### Dataset section
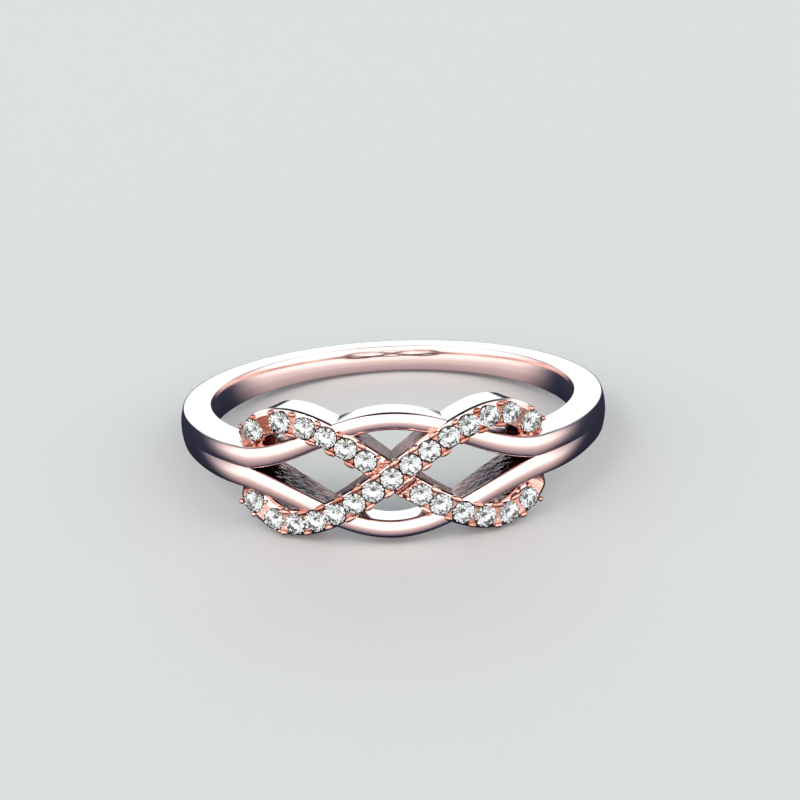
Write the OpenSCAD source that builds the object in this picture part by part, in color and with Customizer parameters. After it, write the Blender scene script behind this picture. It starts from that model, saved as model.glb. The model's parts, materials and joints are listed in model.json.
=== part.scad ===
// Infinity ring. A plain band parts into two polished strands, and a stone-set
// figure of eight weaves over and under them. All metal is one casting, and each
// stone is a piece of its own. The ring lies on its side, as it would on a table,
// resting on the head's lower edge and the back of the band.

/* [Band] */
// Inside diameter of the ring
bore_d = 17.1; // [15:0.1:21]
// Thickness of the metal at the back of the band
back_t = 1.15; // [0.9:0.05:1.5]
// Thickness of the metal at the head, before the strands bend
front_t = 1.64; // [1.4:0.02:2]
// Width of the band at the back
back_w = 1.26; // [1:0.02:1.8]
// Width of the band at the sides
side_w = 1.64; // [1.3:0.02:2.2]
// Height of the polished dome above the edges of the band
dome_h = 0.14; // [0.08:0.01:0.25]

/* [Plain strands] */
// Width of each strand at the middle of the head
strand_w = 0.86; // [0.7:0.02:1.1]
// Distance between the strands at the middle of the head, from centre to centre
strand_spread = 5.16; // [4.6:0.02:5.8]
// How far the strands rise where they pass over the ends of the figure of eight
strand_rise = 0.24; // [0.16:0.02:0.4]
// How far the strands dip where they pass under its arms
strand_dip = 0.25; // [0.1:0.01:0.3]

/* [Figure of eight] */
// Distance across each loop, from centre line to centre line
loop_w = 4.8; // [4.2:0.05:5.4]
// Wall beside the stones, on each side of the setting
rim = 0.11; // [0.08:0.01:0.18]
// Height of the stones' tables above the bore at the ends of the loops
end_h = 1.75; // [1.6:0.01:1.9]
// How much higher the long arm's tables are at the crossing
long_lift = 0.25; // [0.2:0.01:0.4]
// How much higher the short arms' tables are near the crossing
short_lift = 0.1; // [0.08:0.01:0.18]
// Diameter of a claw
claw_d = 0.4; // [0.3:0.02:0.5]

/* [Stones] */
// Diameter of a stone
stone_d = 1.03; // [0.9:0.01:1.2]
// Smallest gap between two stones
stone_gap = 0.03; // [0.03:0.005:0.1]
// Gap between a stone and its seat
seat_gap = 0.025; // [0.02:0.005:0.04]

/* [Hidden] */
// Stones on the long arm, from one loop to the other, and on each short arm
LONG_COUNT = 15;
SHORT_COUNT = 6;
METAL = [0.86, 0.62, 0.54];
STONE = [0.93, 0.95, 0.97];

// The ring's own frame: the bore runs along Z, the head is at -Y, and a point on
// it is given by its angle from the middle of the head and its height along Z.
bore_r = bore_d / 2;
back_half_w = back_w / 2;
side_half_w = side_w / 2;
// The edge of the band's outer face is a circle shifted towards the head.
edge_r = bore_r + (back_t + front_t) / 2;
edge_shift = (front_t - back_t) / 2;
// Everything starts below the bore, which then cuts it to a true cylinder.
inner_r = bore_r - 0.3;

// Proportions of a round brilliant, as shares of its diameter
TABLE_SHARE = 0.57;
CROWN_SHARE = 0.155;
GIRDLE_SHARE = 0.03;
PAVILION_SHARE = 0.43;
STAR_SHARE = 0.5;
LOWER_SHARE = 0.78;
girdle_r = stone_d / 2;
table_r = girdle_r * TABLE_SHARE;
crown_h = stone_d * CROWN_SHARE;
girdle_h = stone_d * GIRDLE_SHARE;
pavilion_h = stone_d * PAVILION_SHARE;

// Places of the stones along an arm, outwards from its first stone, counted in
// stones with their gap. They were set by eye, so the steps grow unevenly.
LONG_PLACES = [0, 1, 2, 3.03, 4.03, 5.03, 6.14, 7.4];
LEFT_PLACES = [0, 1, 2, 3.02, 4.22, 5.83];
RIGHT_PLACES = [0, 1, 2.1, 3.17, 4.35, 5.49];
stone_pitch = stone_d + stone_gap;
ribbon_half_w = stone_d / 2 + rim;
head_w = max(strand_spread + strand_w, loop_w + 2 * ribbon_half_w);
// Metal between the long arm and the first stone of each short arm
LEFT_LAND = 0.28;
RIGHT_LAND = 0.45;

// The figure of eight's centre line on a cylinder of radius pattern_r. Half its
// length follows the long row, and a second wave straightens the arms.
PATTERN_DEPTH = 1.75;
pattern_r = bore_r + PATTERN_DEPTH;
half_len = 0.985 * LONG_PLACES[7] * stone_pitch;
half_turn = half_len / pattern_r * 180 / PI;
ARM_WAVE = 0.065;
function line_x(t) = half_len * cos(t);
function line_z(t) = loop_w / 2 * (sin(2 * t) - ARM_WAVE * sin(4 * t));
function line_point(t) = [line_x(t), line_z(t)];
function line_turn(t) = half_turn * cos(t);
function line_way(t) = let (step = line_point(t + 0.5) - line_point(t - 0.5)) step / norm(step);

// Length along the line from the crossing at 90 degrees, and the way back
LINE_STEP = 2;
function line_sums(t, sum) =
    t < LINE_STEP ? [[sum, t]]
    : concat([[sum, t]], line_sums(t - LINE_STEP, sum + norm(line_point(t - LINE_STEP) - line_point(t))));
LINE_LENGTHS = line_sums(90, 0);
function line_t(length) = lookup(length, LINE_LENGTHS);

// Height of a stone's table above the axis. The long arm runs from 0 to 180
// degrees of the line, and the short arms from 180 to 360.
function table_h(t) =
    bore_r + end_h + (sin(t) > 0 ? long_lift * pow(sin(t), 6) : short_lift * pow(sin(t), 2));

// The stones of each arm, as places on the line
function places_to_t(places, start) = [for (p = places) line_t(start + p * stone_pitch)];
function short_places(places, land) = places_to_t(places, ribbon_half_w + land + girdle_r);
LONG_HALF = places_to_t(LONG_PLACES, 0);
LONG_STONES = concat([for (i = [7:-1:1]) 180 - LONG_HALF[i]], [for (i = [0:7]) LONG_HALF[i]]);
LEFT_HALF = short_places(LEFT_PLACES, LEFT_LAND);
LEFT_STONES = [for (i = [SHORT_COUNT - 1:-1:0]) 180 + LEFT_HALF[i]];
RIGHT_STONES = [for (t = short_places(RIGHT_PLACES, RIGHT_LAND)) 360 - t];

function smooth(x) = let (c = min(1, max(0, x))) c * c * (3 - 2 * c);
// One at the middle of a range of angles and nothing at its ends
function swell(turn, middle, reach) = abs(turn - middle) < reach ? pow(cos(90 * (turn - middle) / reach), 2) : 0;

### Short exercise
Quote verbatim the opening lines of the listing above, ending with the line where "of the band." appears; include both endpoints and nothing more.

### The solution
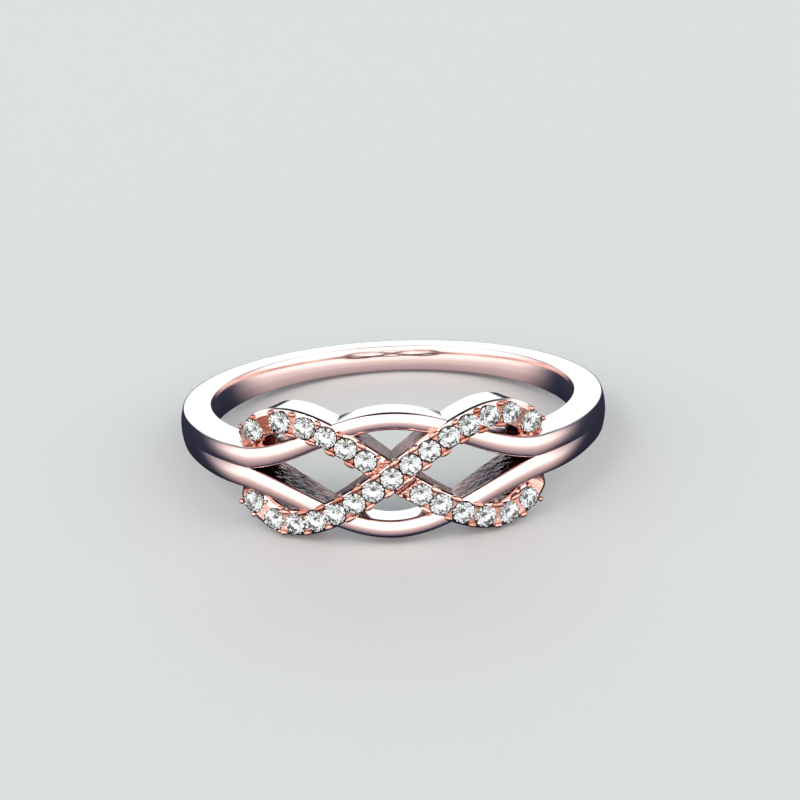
Write the OpenSCAD source that builds the object in this picture part by part, in color and with Customizer parameters. After it, write the Blender scene script behind this picture. It starts from that model, saved as model.glb. The model's parts, materials and joints are listed in model.json.
=== part.scad ===
// Infinity ring. A plain band parts into two polished strands, and a stone-set
// figure of eight weaves over and under them. All metal is one casting, and each
// stone is a piece of its own. The ring lies on its side, as it would on a table,
// resting on the head's lower edge and the back of the band.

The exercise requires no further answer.